— begin —
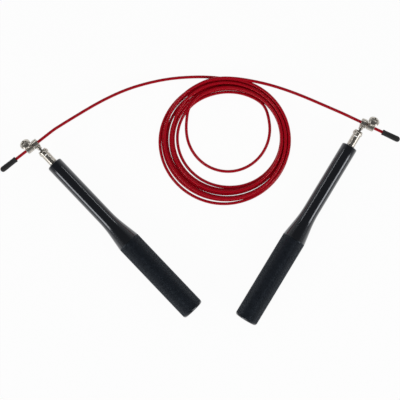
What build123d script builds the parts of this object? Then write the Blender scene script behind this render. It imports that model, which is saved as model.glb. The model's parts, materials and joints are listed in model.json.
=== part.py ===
"""Speed rope: two ball-bearing aluminium handles and one coated steel cable, laid flat.

Row frame: millimetres, +Z up, origin on the floor under the middle of the two handles.
Handle frame: origin at the eye's centre, +Z along the handle towards the eye, +Y up, +X along the eye's hole.
Cable frame: origin at the eye's centre, +Z along the cable away from the coil, +X along the clamp's screw.
"""

import math
import os

from build123d import *

# ---- cable -------------------------------------------------------------------------------------
CABLE_D = 2.5

# ---- handle shell, measured from its front face -------------------------------------------------
HANDLE_LENGTH = 168.3
NECK_R = 6.75  # slim glossy front part
GRIP_R = 10.0  # knurled grip, over the knurl's crests
FLARE_START = 61.3
FLARE_ARC = 15.0  # axial length of the concave arc, before the straight cone
GRIP_START = 89.5
FRONT_CHAMFER = 1.1
BUTT_FILLET = 1.2

# ---- ball bearings -----------------------------------------------------------------------------
SPINDLE_R = 2.0
BEARING_R = 5.0
BEARING_WIDTH = 4.0
INNER_RACE_WALL = 0.85
OUTER_RACE_WALL = 0.85
BALL_R = 0.9
BALL_CLEARANCE = 0.05
BALL_COUNT = 7
BEARING_GAP = 8.0  # between the two bearings
SHIELD_THICKNESS = 0.2
SHIELD_INSET = 0.1
SHIELD_CLEARANCE = 0.15
SPACER_WALL = 0.8

# ---- bore of the shell -------------------------------------------------------------------------
SNAP_RING_INSET = 0.5
SNAP_RING_THICKNESS = 0.7
SNAP_RING_DEPTH = 0.5  # how far the ring sits in its groove
SNAP_RING_WIDTH = 1.5
SNAP_RING_OPENING = 30.0  # degrees
SHOULDER = 0.6  # step that carries the rear outer race
CORE_START = 5.0  # hollow of the grip, from the start of the knurl
GRIP_WALL = 3.1
PLUG_LENGTH = 8.0
PLUG_DISH = 0.8

# ---- fork and its fastenings -------------------------------------------------------------------
FORK_R = 3.5
TIP_PAST_PIN = 2.7  # the arms end in a half round
FRONT_GAP = 0.5  # between the fork's base and the shell
EYE_TO_PIN = 10.0
EYE_TO_SHELL = 22.4
SLOT_WIDTH = 2.1
SLOT_DEPTH = 3.4  # below the pin
SPINDLE_SHOULDER = 0.7  # wider than the spindle
WASHER_RIM = 1.3
WASHER_THICKNESS = 0.5
NUT_FLATS = 7.0
NUT_THICKNESS = 2.7
SPINDLE_PROUD = 0.8  # thread that shows past the nut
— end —
What is needed —
Which lines include the word "that"? List them all.

Full solution —
What build123d script builds the parts of this object? Then write the Blender scene script behind this render. It imports that model, which is saved as model.glb. The model's parts, materials and joints are listed in model.json.
SHOULDER = 0.6  # step that carries the rear outer race
SPINDLE_PROUD = 0.8  # thread that shows past the nut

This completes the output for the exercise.